When Vision Transformers Outperform ResNets without Pre-training or Strong Data Augmentations
Xiangning Chen, Cho-Jui Hsieh, Boqing Gong
TL;DR
This work analyzes Vision Transformers and MLP-Mixers trained from scratch on ImageNet, revealing they converge to sharp local minima and suffer optimization challenges without large-scale pretraining or heavy augmentations. It introduces Sharpness-Aware Minimization (SAM) to smooth the loss geometry, leading to flatter landscapes, improved generalization, and greater robustness across tasks. Empirically, SAM enables ViTs to outperform ResNets of similar or larger size without pretraining, and reveals intrinsic changes such as sparser early-layer activations and higher weight norms.

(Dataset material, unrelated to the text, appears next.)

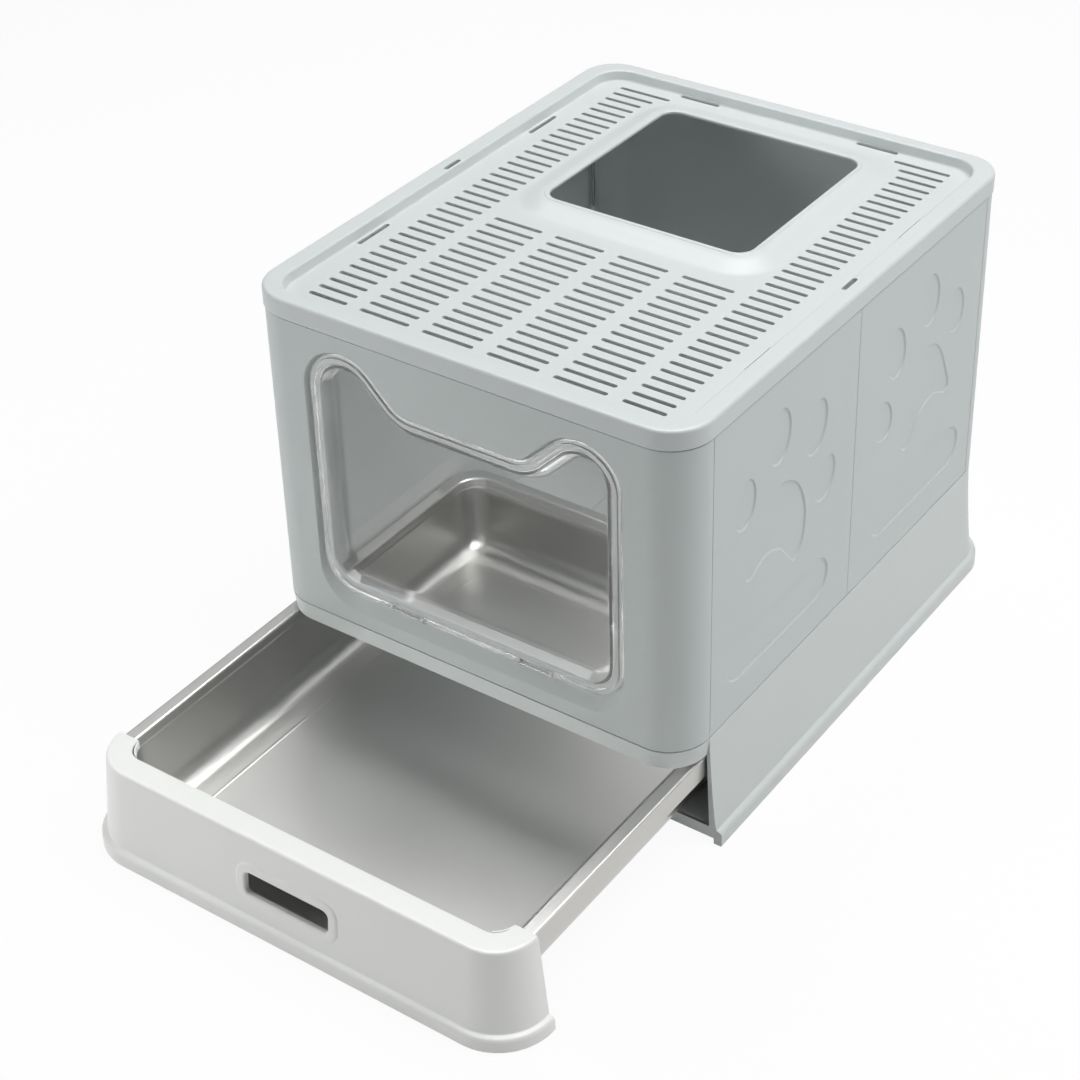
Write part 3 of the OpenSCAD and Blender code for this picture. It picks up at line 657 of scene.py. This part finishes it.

The findings suggest a data-efficient pathway for convolution-free architectures and highlight the nuanced relationship between loss smoothness, architecture, and training dynamics.
Abstract
Vision Transformers (ViTs) and MLPs signal further efforts on replacing hand-wired features or inductive biases with general-purpose neural architectures. Existing works empower the models by massive data, such as large-scale pre-training and/or repeated strong data augmentations, and still report optimization-related problems (e.g., sensitivity to initialization and learning rates). Hence, this paper investigates ViTs and MLP-Mixers from the lens of loss geometry, intending to improve the models' data efficiency at training and generalization at inference. Visualization and Hessian reveal extremely sharp local minima of converged models. By promoting smoothness with a recently proposed sharpness-aware optimizer, we substantially improve the accuracy and robustness of ViTs and MLP-Mixers on various tasks spanning supervised, adversarial, contrastive, and transfer learning (e.g., +5.3\% and +11.0\% top-1 accuracy on ImageNet for ViT-B/16 and Mixer-B/16, respectively, with the simple Inception-style preprocessing). We show that the improved smoothness attributes to sparser active neurons in the first few layers. The resultant ViTs outperform ResNets of similar size and throughput when trained from scratch on ImageNet without large-scale pre-training or strong data augmentations. Model checkpoints are available at \url{https://github.com/google-research/vision_transformer}.